Eigen::SelfadjointEigenSolver<Eigen::MatrixXd> es(A);
Eigen::MatrixXd Si(es.operatorInverseSqrt());
return Si*get_x();

(Is this a stable way to do this computation? I though computing inverses was a bad thing in general.) Is there a way to use the already performed LDLT decomposition? I feel it is possible, because that's what's actually happening behind the scenes in LDLT::solve()!

I do not understand your last sequence. LDLT::solve() uses triangular solves (aka forward and back substitution). How does this help in computing the inverse square root?

Regarding stability, I believe that eigenvalue decompositions of symmetric matrices are well conditioned, so I do not expect any problems there. If your matrix is close to singular (i.e., its eigenvalues vary over many orders of magnitude) there may be an issue but I do not think you can do much better than computing its eigenvalue decomposition.

Well since LDL^T can be put in the form LL^T, so I thought L would be a square root, but I might be mistaken.

I see. The L factor in the Cholesky decomposition A = L^T T is indeed sometimes called a square root; I had forgotten about that.
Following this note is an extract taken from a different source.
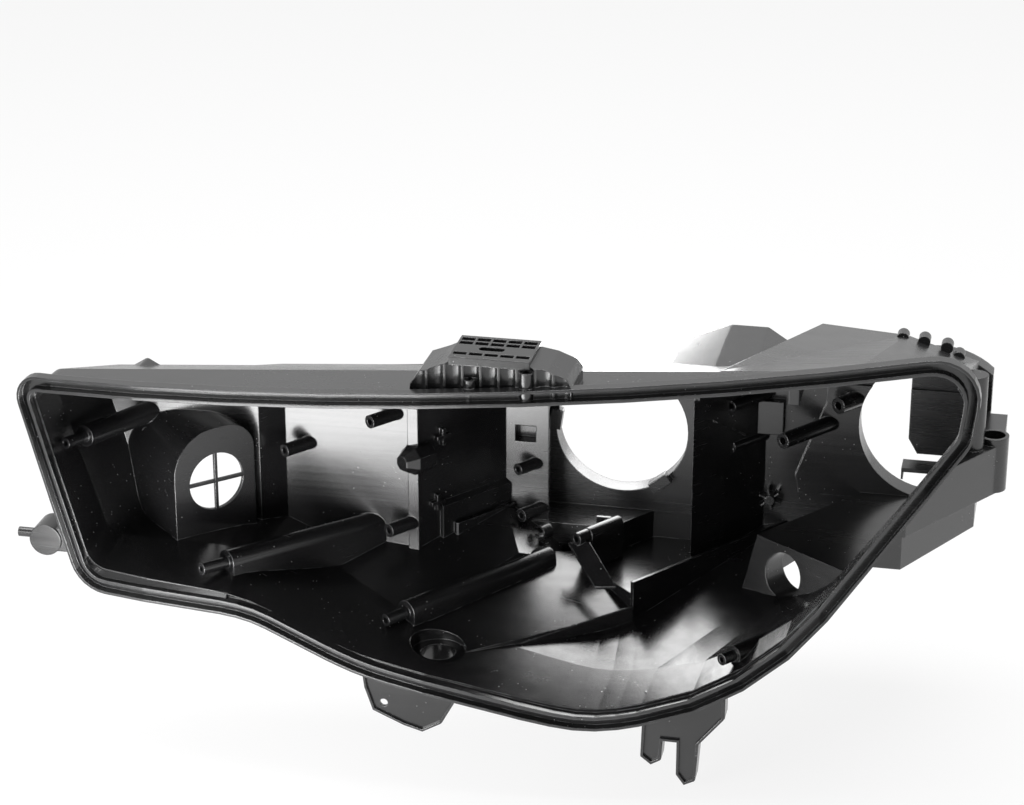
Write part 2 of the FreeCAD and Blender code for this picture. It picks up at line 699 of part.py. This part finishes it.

However, the square root computed by operatorInverseSqrt() is a matrix X such that A = X^2. These are different. You should be able to use the LDLT decomposition to compute L^(-1), but not X^(-1).

Okay. So this leads me to two points
- L and X have the same squared eigenvalues: L and L^T have the same eigenvalues, and LL^T = A = XX have the same eigenvalues, qed.
- I only consider the principal square root, i.e. the unique square root of A which has positive eigenvalues.

Is that what is calculated by operatorInverseSqrt() ? Can we still use the LDLT decomposition to do the calculation above? If so how?

I think there may be something possible. If you compute the (left) polar decomposition of L, meaning that you write it as L = PU with P symmetric and positive definite and U orthogonal then P is precisely the square root of A: P^2 = P U U^T P^T = L L^T = A. Actually, I just had a look in Nick Higham's book "Functions of Matrices" and this is the method he recommends to compute the square root of symmetric positive definite matrices.

Unfortunately, Eigen does not have an implementation for computing the polar decomposition. It can be obtained from the SVD, but computing the SVD of a general matrix is more expensive than computing the eigenvalue decomposition of A. So this method will involve a fair bit of work.

operatorInverseSqrt() does indeed compute the principal square root. If A = V D V^(-1) is the eigendecomposition of A, then the diagonal entries of D are positive, so you can compute X = V D^(-1/2) V^(-1) which is the inverse square root of A. This is what operatorInverseSqrt() does.

I don't think that the Cholesky factor L and the square root X have the same eigenvalues. While L and L^T have indeed the same eigenvalues, the eigenvalues of L L^T are not simply the eigenvalues of L squared.

Thanks a lot for your answer! Maybe the polar decomposition is a good feature request for eigen...